Issue of failed featurizer from version 0.4.1
Hi,
I was using Boltz-1 version 0.4.1 for some inference tasks, among which some failed with a series of errors like below and it took a long time to fail:
Featurizer failed on 1mu8_B_248 with error index 12456 is out of bounds for axis 0 with size 12456. Skipping.
I am aware that some other issues have discussed the same problem, including #4, #162, and #184. However, as they either were based on an older version of Boltz-1, or do not seem to have a continuing discussion/definitive resolution, I wanted to bring this issue to the authors' attention.
In my case, I ran the following command:
boltz predict 1mu8_B_248.fasta --output_format pdb --write_full_pae --write_full_pde --out_dir .
Here is the FASTA file the failed run used:
>A|protein|msa_1.csv
TFGSGEADCGLRPLFEKKSLEDKTERELLESYIDGR
>B|protein|msa_0.csv
IVEGSDAEIGMSPWQVMLFRKSPQELLCGASLISDRWVLTAAHCLLYPPWDKNFTENDLLVRIGKHSRTRYERNIEKISMLEKIYIHPRYNWRENLDRDIALMKLKKPVAFSDYIHPVCLPDRETAASLLQAGYKGRVTGWGNLKETWTANVGKGQPSVLQVVNLPIVERPVCKDSTRIRITDNMFCAGYKPDEGKRGDACEGDSGGPFVMKSPFNNRWYQMGIVSWGEGCDRDGKYGFYTHVFRLKKWIQKVIDQFGE
>C|smiles
Cc1ccnc(c1F)CNC(=O)CN2C(=C[NH+]=C(C2=O)NCC(c3cccc[nH+]3)(F)F)C
The two CSV files are both from the MMseqs2 server in another (successful) inference task (with --use_msa_server) for a binding complex that shared the same sequences. The prediction was performed on an A40 GPU. Here I have also attached the two CSV files.

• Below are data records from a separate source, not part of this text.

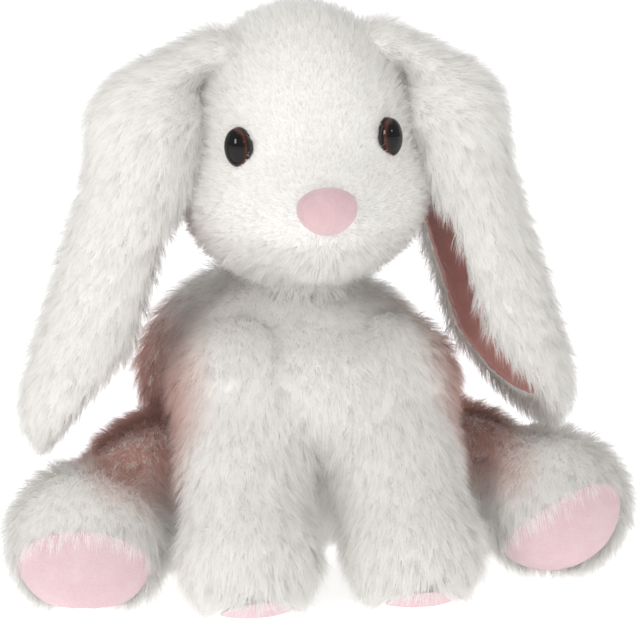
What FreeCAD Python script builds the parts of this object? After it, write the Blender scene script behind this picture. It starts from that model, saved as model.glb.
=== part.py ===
import FreeCAD, Part
import os
import re
from functools import partial

import Sketcher

# A sitting lop-eared plush rabbit, in millimetres.
# +Z is up and the rabbit faces -Y, so +X is its own left side.
# The origin is the middle of the flat seat, on the floor.
# Outer surfaces follow the middle of the fur pile.

SIZES = {
    # play between pieces
    "fit_gap": 0.4,
    "move_gap": 1.0,
    "skin_wall": 9.0,
    # torso: a wide seat with the chest above it
    "hip_half_width": 62.0,
    "hip_half_depth": 60.0,
    "hip_half_height": 62.0,
    "hip_back": 8.0,
    "seat_sink": 6.0,
    "chest_half_width": 64.0,
    "chest_half_depth": 58.0,
    "chest_half_height": 60.0,
    "chest_forward": 34.0,
    "chest_rise": 100.0,
    # neck, around the point that the head turns on, set by the top of the chest
    "neck_ahead": 16.0,
    "neck_sink": 4.0,
    "neck_radius": 20.0,
    "collar_half_height": 11.0,
    # head, measured from the neck point
    "head_turn": -3.0,
    "head_tilt": 3.0,
    "skull_up": 74.0,
    "skull_forward": 12.0,
    "skull_half_width": 57.0,
    "skull_half_depth": 56.0,
    "skull_half_height": 66.0,
    "cheek_up": 46.0,
    "cheek_forward": 18.0,
    "cheek_half_width": 62.0,
    "cheek_half_depth": 56.0,
    "cheek_half_height": 43.0,
    "muzzle_up": 42.0,
    "muzzle_forward": 60.0,
    "muzzle_half_width": 33.0,
    "muzzle_half_depth": 26.0,
    "muzzle_half_height": 27.0,
    # nose
    "nose_width": 32.0,
    "nose_height": 25.0,
    "nose_depth": 9.0,
    "nose_sink": 5.0,
    "nose_up": 47.0,
    "nose_lift": 8.0,
    "nose_corner": 5.0,
    "nose_edge": 2.5,
    # safety eyes
    "eye_out": 38.0,
    "eye_up": 77.0,
    "eye_outward": 45.0,
    "eye_radius": 9.5,
    "eye_dome": 6.5,
    "eye_sink": 3.0,
    "pupil_radius": 7.4,
    "pupil_depth": 1.6,
    "stem_radius": 2.4,
    "stem_length": 15.0,
    "washer_radius": 9.0,
    "washer_depth": 1.8,
    # ears, measured from the seam on top of the head
    "ear_root_out": 38.0,
    "ear_root_up": 120.0,
    "ear_root_forward": 12.0,
    "ear_root_radius": 11.0,
    "ear_root_length": 46.0,
    "ear_arm_out": 33.0,
    "ear_arm_down": 11.0,
    "ear_arm_slope": 32.0,
    "ear_arm_half_length": 40.0,
    "ear_arm_half_width": 28.0,
    "ear_arm_half_depth": 13.0,
    "ear_bend_out": 46.0,
    "ear_bend_down": 38.0,
    "ear_bend_radius": 24.0,
    "ear_out": 57.0,
    "ear_down": 106.0,
    "ear_slope": 18.0,
    "ear_half_length": 88.0,
    "ear_half_width": 36.0,
    "ear_half_depth": 39.0,
    "ear_wall": 12.0,
    "ear_rim": 8.0,
    "ear_lip": 15.0,
    "ear_twist": 12.0,
    "ear_lining": 2.2,
    # forelegs
    "foreleg_half_space": 7.0,
    "shoulder_forward": 80.0,
    "shoulder_rise": 101.0,
    "foreleg_lean": 32.0,
    "foreleg_half_length": 66.0,
    "foreleg_half_width": 35.0,
    "foreleg_half_depth": 32.0,
    "paw_half_space": 5.0,
    "paw_forward": 122.0,
    "paw_half_width": 38.0,
    "paw_half_height": 34.0,
    "paw_half_length": 34.0,
    "paw_sink": 2.0,
    "paw_pad_down": 58.0,
    "paw_pad_half_width": 21.0,
    "paw_pad_half_height": 17.0,
    # hind legs, the rabbit's left one a little wider out and rolled over
    "hip_inset": 8.0,
    "hip_forward": 4.0,
    "hip_rise": 46.0,
    "left_spread": 45.0,
    "right_spread": 41.0,
    "thigh_half_length": 66.0,
    "thigh_half_width": 38.0,
    "thigh_half_height": 43.0,
    "foot_reach": 102.0,
    "foot_half_width": 40.0,
    "foot_half_height": 37.0,
    "foot_half_length": 41.0,
    "foot_sink": 2.0,
    "left_sole_turn": -5.0,
    "right_sole_turn": -12.0,
    "left_sole_down": 16.0,
    "right_sole_down": 18.0,
    "left_sole_roll": 34.0,
    "right_sole_roll": 0.0,
    "sole_half_width": 37.0,
    "sole_half_height": 30.0,
    "pad_recess": 2.0,
    "pad_wall": 3.0,
    # tail
    "tail_play": 2.5,
    "tail_back": 66.0,
    "tail_rise": 36.0,
    "tail_root_radius": 17.0,
    "tail_out": 18.0,
    "tail_up": 4.0,
    "tail_half_width": 22.0,
    "tail_half_depth": 24.0,
}

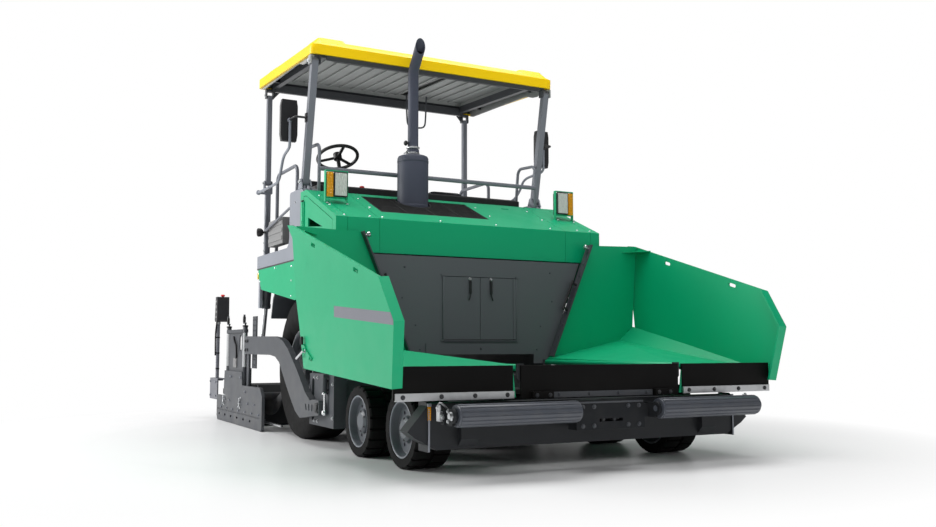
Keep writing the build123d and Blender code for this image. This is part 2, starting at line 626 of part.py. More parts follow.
def hood():
    """Engine hood: a sheet shell, open below, with seams, grille opening and door openings."""
    outer = plate("y", -BODY_HALF, BODY_HALF, (HOOD_REAR, HOOD_LOW), (HOOD_FRONT, HOOD_LOW),
                  (HOOD_FRONT, HOOD_FRONT_TOP), (HOOD_KNEE, HOOD_TOP), (HOOD_REAR, HOOD_TOP))
    half = BODY_HALF - SHEET
    inner = plate("y", -half, half, (HOOD_REAR + SHEET, HOOD_LOW - 1),
                  (HOOD_FRONT - SHEET, HOOD_LOW - 1), (HOOD_FRONT - SHEET, HOOD_FRONT_TOP - 11),
                  (HOOD_KNEE, HOOD_TOP - SHEET), (HOOD_REAR + SHEET, HOOD_TOP - SHEET))
    shell = outer - inner
    mouth = BODY_HALF - 175
    shell -= block((HOOD_FRONT - 50, HOOD_FRONT + 1), (-mouth, mouth), (HOOD_LOW - 1, BULKHEAD_TOP + SHEET))
    rear = PLATFORM_HALF + SHEET
    shell -= block((COLUMN_FRONT, COLUMN_FRONT + 50), (-rear, rear), (HOOD_LOW - 1, DECK_UNDER + GAP))
    shell -= slope_prism(*GRILLE_Y, *GRILLE_X, -1, 40)
    shell -= rod("z", MUFFLER_LOW - 90, HOOD_TOP + 100, MUFFLER_X, MUFFLER_Y, MUFFLER_R + 12)
    seam = 4
    for y in HOOD_SEAMS:
        groove = slope_prism(y - seam / 2, y + seam / 2, HOOD_KNEE, HOOD_FRONT - seam, -1, seam)
        groove += block((HOOD_FRONT - seam, HOOD_FRONT + 1), (y - seam / 2, y + seam / 2),
                        (BULKHEAD_TOP, HOOD_FRONT_TOP + 1))
        shell -= both(groove)
    shell -= slot("z", HOOD_TOP - 150, HOOD_TOP, HOOD_FRONT - 632, 643, 80, 30, 90)
    low, high = DOOR_X[0] - GAP, DOOR_X[1] + GAP
    opening = plate("y", half - 1, BODY_HALF + 1, (low, DOOR_LOW - GAP),
                    (high, DOOR_LOW - GAP), (high, hood_top(high) - 50), (HOOD_KNEE, HOOD_TOP - 50),
                    (low, HOOD_TOP - 50))
    return shell - both(opening)


def hood_hinges():
    """Pins that the hood's side doors turn on, each with its end lugs."""
    z = (DOOR_LOW + 20, HOOD_TOP - 98)
    hinge = rod("z", z[0] - 15, z[1] + 15, DOOR_X[0], SIDE_HINGE_Y, SIDE_PIN_R)
    for level in (z[0] - 15, z[1]):
        hinge += rod("z", level, level + 15, DOOR_X[0], SIDE_HINGE_Y, SIDE_PIN_R + 3)
        hinge += block((DOOR_X[0] - 25, DOOR_X[0] - 2), (BODY_HALF, SIDE_HINGE_Y + 7), (level, level + 15))
    return both(hinge)


def hood_door():
    """Left-hand service door in the hood's side, hinged at its rear edge."""
    low, high = DOOR_X
    leaf = plate("y", BODY_HALF - SHEET, BODY_HALF, (low, DOOR_LOW), (high, DOOR_LOW),
                 (high, hood_top(high) - 55), (HOOD_KNEE, HOOD_TOP - 55), (low, HOOD_TOP - 55))
    z = (DOOR_LOW + 22, HOOD_TOP - 100)
    barrel = rod("z", *z, low, SIDE_HINGE_Y, SIDE_BARREL_R)
    web = block((low, low + 30), (BODY_HALF - 1, SIDE_HINGE_Y), z)
    vent_high = HOOD_TOP - 248
    vent = plate("y", BODY_HALF - SHEET - 1, BODY_HALF + 1, (low + 125, vent_high - 80),
                 (low + 125, vent_high), (high - 245, vent_high - 120))
    door = fuse(leaf, barrel, web) - vent
    return door - rod("z", z[0] - 1, z[1] + 1, low, SIDE_HINGE_Y, SIDE_PIN_R + FIT)


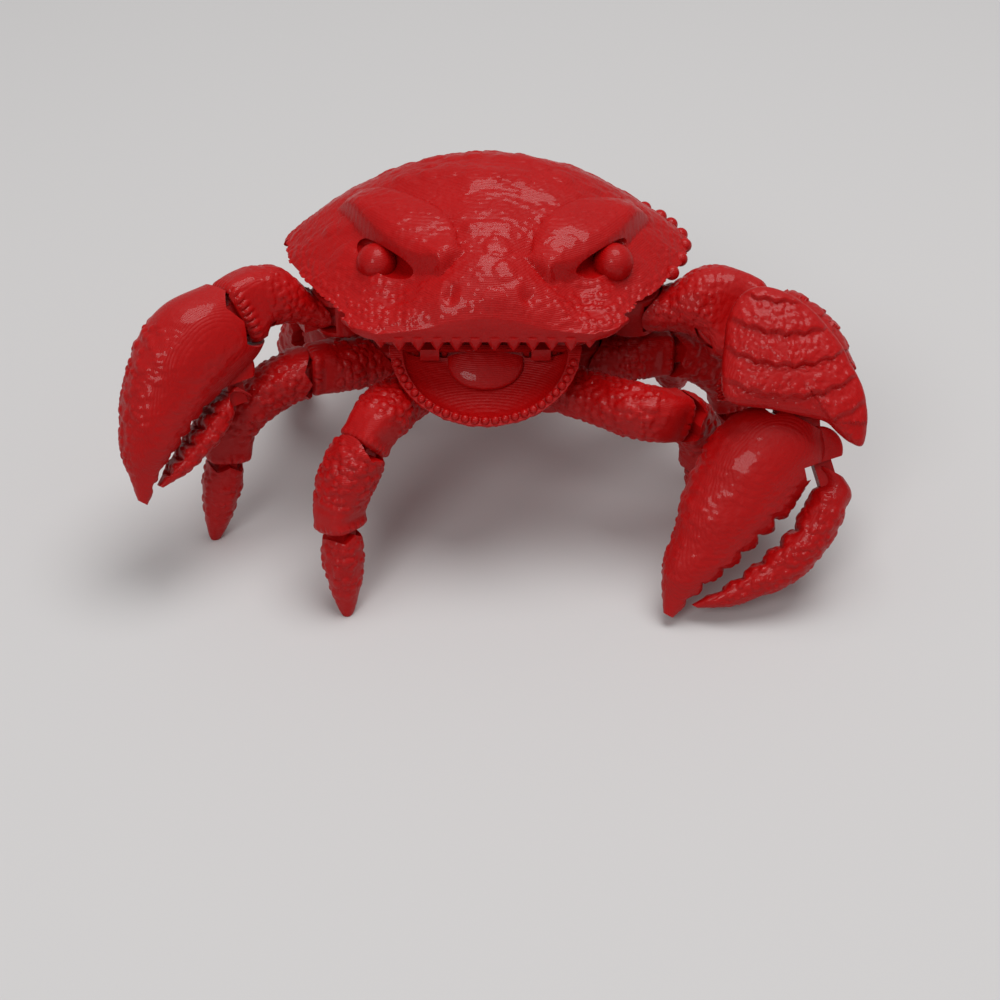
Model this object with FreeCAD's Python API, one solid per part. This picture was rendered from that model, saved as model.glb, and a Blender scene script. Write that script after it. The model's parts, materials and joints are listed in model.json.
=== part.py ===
"""Articulated crab figurine in printed plastic, in millimetres, face towards -Y, Z up.

Every moving piece has a round knuckle at its root that snaps into a C-shaped cup at the end of
the piece before it. The rest pose is the one it is photographed in.
"""
import FreeCAD, Part
import math
import os

Vec = FreeCAD.Vector
UP = Vec(0, 0, 1)
AHEAD = Vec(0, -1, 0)
RIGHT = Vec(1, 0, 0)
VIEWER = Vec(0, -0.79, 0.61)

# Joints: gap round a knuckle, walls of its cup, half angle of the cup's mouth, neck thickness
clearance = 0.3
cup_wall = 0.8
cheek_wall = 0.9
lip_angle = 58.0
neck_share = 0.46
overrun = 1.0
bend_share = 0.35
barrel_sides = 18
limb_fullness = 2.6
cup_fullness = 4.0
claw_fullness = 2.2
forearm_fullness = 2.8
hollow_widths = 8
pole_share = 0.06
flat_enough = 1e-7

# Shell
shell_width = 58.0
shell_length = 43.0
shell_shift = 1.0
shell_floor = 36.0
shell_rim = 1.3
shell_dome = 13.0
shell_rows = 15
shell_columns = 16
snout_radius = 7.0
snout_rise = 1.1
snout_forward = 17.0
arch_height = 1.5
arch_radius = 11.5

# Upper teeth
tooth_count = 12
tooth_pitch = 3.0
tooth_depth = 1.6
tooth_length = 1.9
tooth_width = 2.1

# Eyes and brow hoods
eye_radius = 2.7
eye_spread = 15.4
eye_forward = 8.9
eye_height = 41.8
hood_outer_spread = 21.6
hood_outer_forward = 1.6
hood_inner_spread = 5.8
hood_inner_forward = 14.6
hood_height = 43.7
hood_width = 4.6
hood_rise = 5.0

# Lower body
belly_height = 20.2
waist_height = 26.6
core_half_width = 19.3
hip_inset_share = 0.35
belly_share = 0.86

# Lower jaw
jaw_half_width = 13.1
jaw_reach = 11.5
jaw_depth = 3.6
jaw_wall = 1.8
jaw_front_share = 0.4
jaw_tilt = 38.0
jaw_hinge_height = 31.6
jaw_hinge_forward = 12.9
jaw_hinge_spread = 7.6
jaw_knuckle_radius = 1.5
jaw_knuckle_width = 2.6
jaw_close = 20.0
jaw_open = 1.0
tongue_radius = 4.6
tongue_rise = 2.4

# Legs
hip_height = 22.9
leg_knuckle_radius = 2.4
leg_knuckle_width = 3.2
ankle_knuckle_radius = 2.3
ankle_knuckle_width = 3.0
leg_half_width = 3.9
leg_half_height = 3.7
tip_half_width = 2.75
tip_half_height = 2.75
tip_point = 0.45
hip_swing = 16.0
knee_swing = 22.0
ankle_swing = 22.0

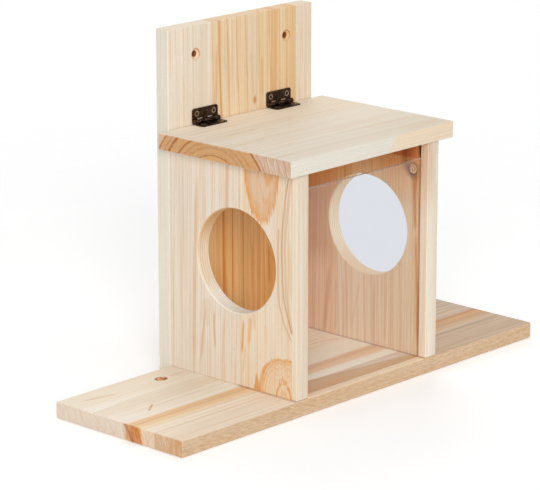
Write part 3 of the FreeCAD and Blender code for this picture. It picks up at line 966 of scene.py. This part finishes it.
class FEEDER_OT_window_pane(Operator):
    """Give the front pane clear acrylic with sawn, frosted edges"""

    bl_idname = "feeder.window_pane"
    bl_label = "Window pane"

    def execute(self, context):
        settings = context.scene.feeder_pane
        sheet = NodeSheet("clear_acrylic")
        flat = abs(sheet.object_normal()[1]).rise(0.6, 0.9)
        x, y, z = sheet.object_place()
        waves = sheet.noise(sheet.vector(x / CAST_WAVES[0], y, z / CAST_WAVES[1]), 1.0)
        rough = flat * (settings.roughness - SAWN_ACRYLIC_ROUGHNESS) + SAWN_ACRYLIC_ROUGHNESS
        # The sawn edges get a painted glow, with emission set by Edge light.
        glass = sheet.wire(
            "BsdfPrincipled", Base_Color=settings.tint, Roughness=rough, IOR=1.49, Transmission_Weight=1.0,
            Emission_Color=shade(204, 172, 150), Emission_Strength=(1.0 - flat) * settings.edge,
            Normal=sheet.bump(waves, CAST_WAVE_HEIGHT))
        clear = sheet.feed("BsdfTransparent", shade(247, 249, 251))
        passing = sheet.most(*sheet.rays("Shadow", "Diffuse"))
        dress("window_pane", sheet.finish(sheet.feed("MixShader", passing, glass, clear)))
        return {"FINISHED"}


def bronze(name, light, shine):
    """Antique bronzed steel: nearly black brown, rubbed to bare metal along its edges, with worn and painted
    bright screw rims.
    """
    settings = bpy.context.scene.feeder_hinge
    sheet = NodeSheet(name)
    cloud = sheet.cloud(2.2, 3.0)
    grit = sheet.cloud(0.25, 2.0)
    rounded, true = sheet.feed("Bevel", settings.edge, samples=6), sheet.wire("NewGeometry", "Normal")
    match = sheet.feed("VectorMath", rounded, true, output="Value", operation="DOT_PRODUCT")
    wear = match.fall(0.90, 0.995) * cloud.rise(0.38, 0.58)
    rub = cloud.rise(0.60, 0.80) * 0.25
    colour = sheet.mix(cloud.rise(0.3, 0.7), settings.bronze, shade(32, 24, 19))
    # Painted shade: light below 1 darkens the finish, which makes the lying leaves a shaded copy.
    colour = sheet.mix(1.0, colour, (light, light, light), "MULTIPLY")
    colour = sheet.mix(sheet.most(wear, rub), colour, settings.worn)
    rim = sheet.feed("Attribute", output="Fac", attribute_name="rim")
    # Wear and painted highlight: a bright ring on the screw heads.
    colour = sheet.mix(rim * (cloud * 0.5 + 0.5), colour, shade(196, 188, 176))
    return sheet.finish(sheet.wire(
        "BsdfPrincipled", Base_Color=colour, Metallic=1.0, Roughness=grit * 0.2 + shine,
        Normal=sheet.bump(grit, BRONZE_GRIT_HEIGHT)))


# Countersunk screws, in millimetres. Head and shank are radii. Length, point, plain and pitch are measured
# along the screw. Slot and span are the width and the length of the cross's arms, and recess is its depth.
HINGE_SCREW = {
    "head": 2.0, "shank": 1.1, "length": 9.0, "point": 2.0, "plain": 1.0, "pitch": 0.9,
    "slot": 0.5, "span": 2.2, "recess": 0.6,
}
BOARD_SCREW = {
    "head": 3.0, "shank": 1.5, "length": 28.0, "point": 4.0, "plain": 8.0, "pitch": 1.8,
    "slot": 0.8, "span": 3.4, "recess": 1.4,
}

# The head's face is made of loops, and a band of them is bright: partly rubbed by the driver and the board,
# partly a painted highlight. Each turn of the thread is cut from some loops too.
HEAD_LOOPS = 18
BRIGHT_LOOPS = range(13, 17)
LOOPS_PER_PITCH = 6

# How far each screw of a pair was turned when it was driven home, in radians.
SCREW_TURNS = (0.5, 1.4)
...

I have also tried removing the MSA paths from the FASTA file and rerunning the same command without the --use_msa_server server and it worked. The generated CSV files in this new run are exactly the same as msa_0.csv and msa_1.csv. This is weird to me, as the two approaches should have been equivalent if they had the same MSA files. I am not entirely sure if this indicates that the issue is kind of stochastic (as one comment in #4 pointed out), but I tried rerunning the original command (with the FASTA file specifying MSA paths) 3 times and the same issue persisted.
Please let me know if there is any additional information needed for troubleshooting! Thanks so much for your attention and for making this tool open-sourced!